References – a file providing a list of references (.txt file) of published settlements data stored in the Surveys.shp and Sites.shp vector files (see field “Source”).

radiocarbon – a set of three files providing radiocarbon raw dates (.csv), a field description for the attributes of the radiocarbon samples (.txt), and a script for generating unnormalised and normalised Summed Probability Distribution (SPD) of radiocarbon dates (.R file).

timeseries – a script for generating time series of sites raw count, summed estimated settlement size, aoristic sum, randomised start date of sites, and SPD weighted randomised start date of sites (.R file).

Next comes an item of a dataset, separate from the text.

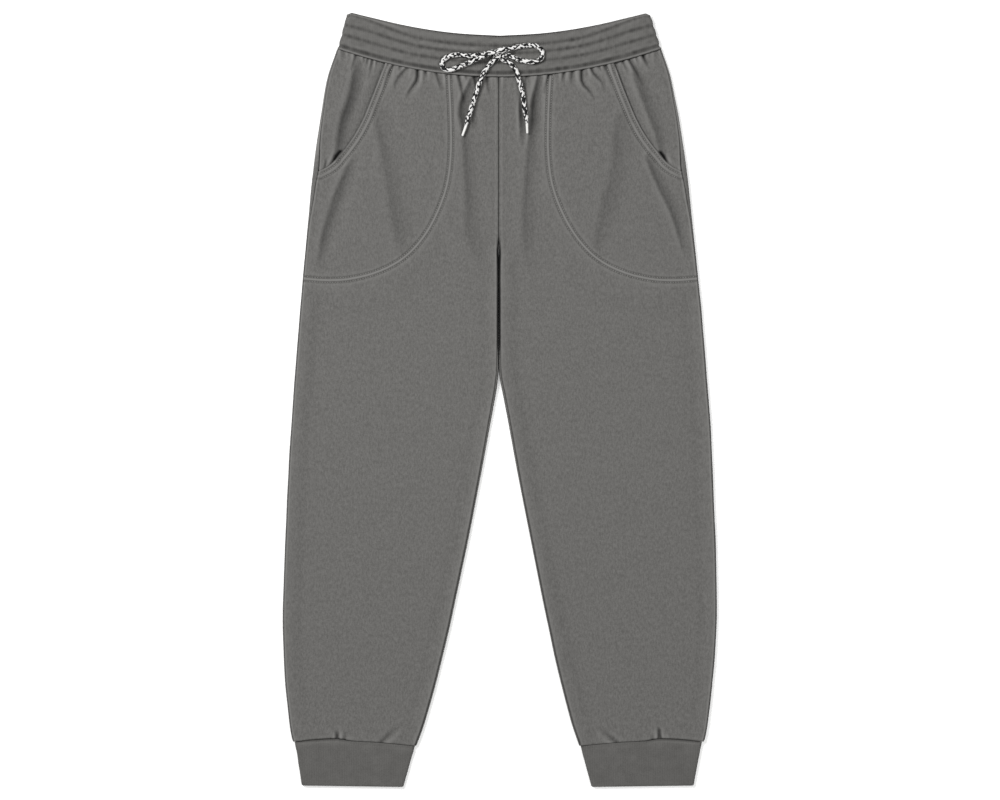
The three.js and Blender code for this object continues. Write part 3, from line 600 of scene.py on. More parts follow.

spd_unnorm – a R object storing the summed probability distribution of cental Italian radiocarbon dates (.RData).

Data type

Primary and secondary data, and processed data from originally published materials.

Format names and versions

.csv, .shp, .txt, .R

Creation dates

The datasets were created in 2016–2017 as part of the Leverhulme Trust funded “Changing the face of the Mediterranean: land cover and population since the advent of farming” project.

Dataset Creators

The researcher responsible for the data entry was Alessio Palmisano. Radiocarbon data were also added by Janie Gammans and Martina Castagnacci, and cleaned and restructured by Andrew Bevan.





Repository location

The full datasets are available at https://doi.org/10.14324/000.ds.1575442.

Publication date


(4) Reuse potential

This data set represents what is to our knowledge the largest existing collation of archaeological settlement data and radiocarbon dates for central Italy from the Late Mesolithic (ca. 8,000 BC) to the fall of the Roman Empire (AD 500). The vector polygon (.shp) and the spreadsheet (.csv) data named Sites represent a very good quality (in our view) resource, providing basic georeferencing of central Italian settlements. The provision of settlement data as time-sliced polygons offers considerable potential for assessing changes in site location and extent, wider spatial configurations of sites in the landscape and regional site size hierarchies across time. The radiocarbon dates in turn provide an important opportunity for statistical analyses both for individual sites and in aggregate via techniques such as summed probability distribution (SPD), an established technique for inferring population fluctuations across time [11, 12, 13]. In other words, a SPD is the result of counting up (summed in the manner of a histogram) the calibrated raw radiocarbon years of each organic sample, which are expressed in form of probability statements with error ranges. It builds on the concept that the more people living in a given region, the more garbage, the more organic materials, and the more radiocarbon collected, and dated. The large size of the present dataset (7,383 sites, 10,971 site occupation phases, 816 radiocarbon dates) and its structure make it suitable for a wide range of spatio-temporal analyses, with the potential for careful handling of the underlying temporal uncertainty in this evidence [14, 15, 16]. The digital archive related to this paper also provides reproducible analysis in the form of two scripts written in R statistical computing language, which model population trends across time using both settlement and radiocarbon data (for more details about methods and approach see [17]). In archaeological demography, the divergences and convergences among the patterns defined by these two sets of data provide powerful insights and a wider range of explanations in describing population fluctuations both in the time span as a whole and in particular sub-periods [17].